Perhaps the Red Sox would be wise to figure this out over the next 3 1/2 weeks, since they don't figure to hang around the post-season for long if they can't solve quality pitching.

In a month, assuming they hold on to their division lead, they'll be in a short series, and facing the prospect of trying to beat, say, David Price, Matt More and Alex Cobb (Tampa Bay). Or Fister, Max Scherzer and Justin Verlander. Or Yu Darvish, Derek Holland and Matt Garza.

Quality starter after quality starter.

If there's any consolation, the Red Sox gave a better accounting of themselves in losing Monday. They didn't allow Fister to get ahead early and dictate at-bats. Indeed, they made Fister work, pushing him to 112 pitches in seven innings while working four walks, tying his season high.

And they certainly had their chances. On three occasions -- including each of the first two innings -- the Red Sox put the first two runners on base, but failed to generate anything from their chances.

The team was a woeful 0-for-11 with runners in scoring position.

"A big part of our game is to grind out at-bats and drive up pitch counts," said John Farrell. "We did it again today. We created those opportunities and it didn't come into play or get a key base hit, but there's been other games we've shown a willingness to swing the bat earlier in the count when a pitcher dictates that he's been in command right from the first pitch of the given at-bat.

"I think we're well aware of the type of team we are and what our strengths are."

In the seventh inning, Farrell even opted to go against type and order a sacrifice bunt from Saltalamacchia with runners at first and second. But the catcher got on top of the bunt attempt, bouncing it in front of the plate. Catcher Al Avila seized the bunt and fired to third to cut down Daniel Nava, the lead runner.

The Red Sox are tied for last in the American League with 18 sacrifices. Farrell isn't a believer in giving up an out with a team which is either first or second in runs scored, on-base percentage, slugging percentage and extra-base hits.

Some may have wished that the Sox would have utilized the bunt in the first inning when the Sox had a similar opportunity after Jacoby Ellsbury and Shane Victorino reached.

But bunting with Dustin Pedroia or David Ortiz, two of the league's best hitters, hardly sounds like a sound strategy, especially in the first inning of an American League game.

"I think we've shown certain games where we've (bunted) a little bit more," said Farrell. "I don't think that's a style of play we've used much of the year. We've shown what we are throughout the course of the year that if (a bunt) is in a guy's repertoire, or even in a game like today, we're not hesitant to call upon that."

Still, it's clear that Farrell and the Sox view the bunt not as a primary weapon, but more like a last resort. Early in the game, they're not about to give up outs. Later, when all else has failed, it remains an option.

This would be worse, Farrell acknowledged, if the Sox weren't getting baserunners.
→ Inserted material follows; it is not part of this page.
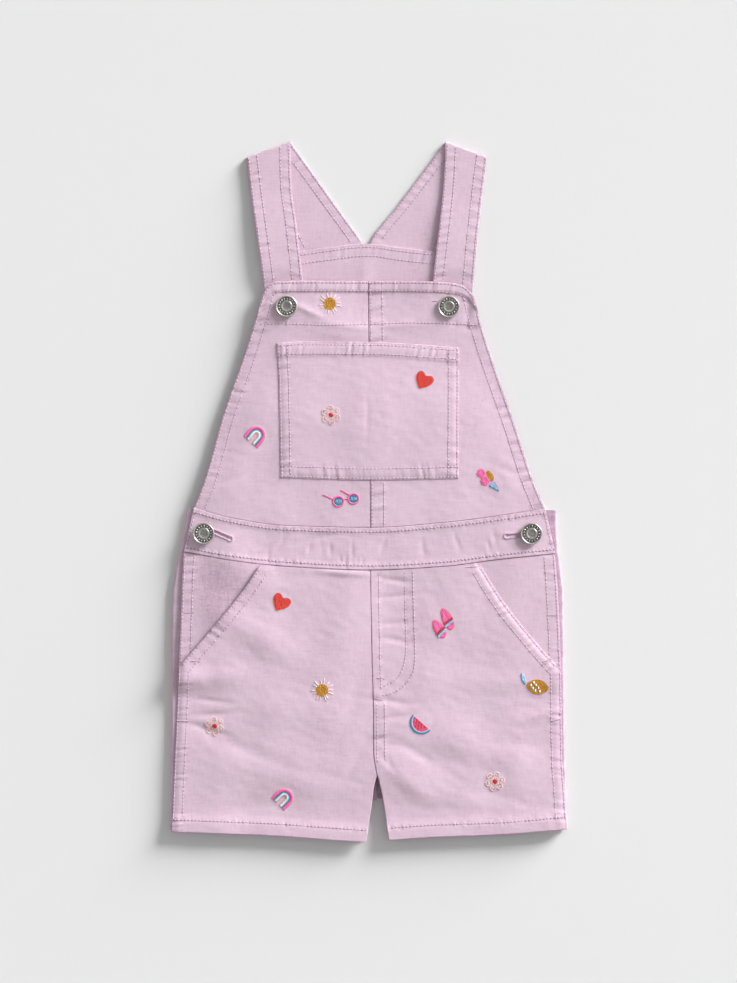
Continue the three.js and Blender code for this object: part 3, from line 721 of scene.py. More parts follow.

They got them; they just couldn't take advantage.

"Missed opportunities are that," he said. "We create them and we've seen them many times throughout the course of the year, where we do a a very good job putting ourselves in position by putting multiple men on base and unfortunately we didn't get a timely hit."

At-bat after at-bat, inning after inning. It cost them Monday.

They have to hope that a similar failing doesn't lead to an early playoff exit when the opposing pitching gets tougher and the games become more low-scoring.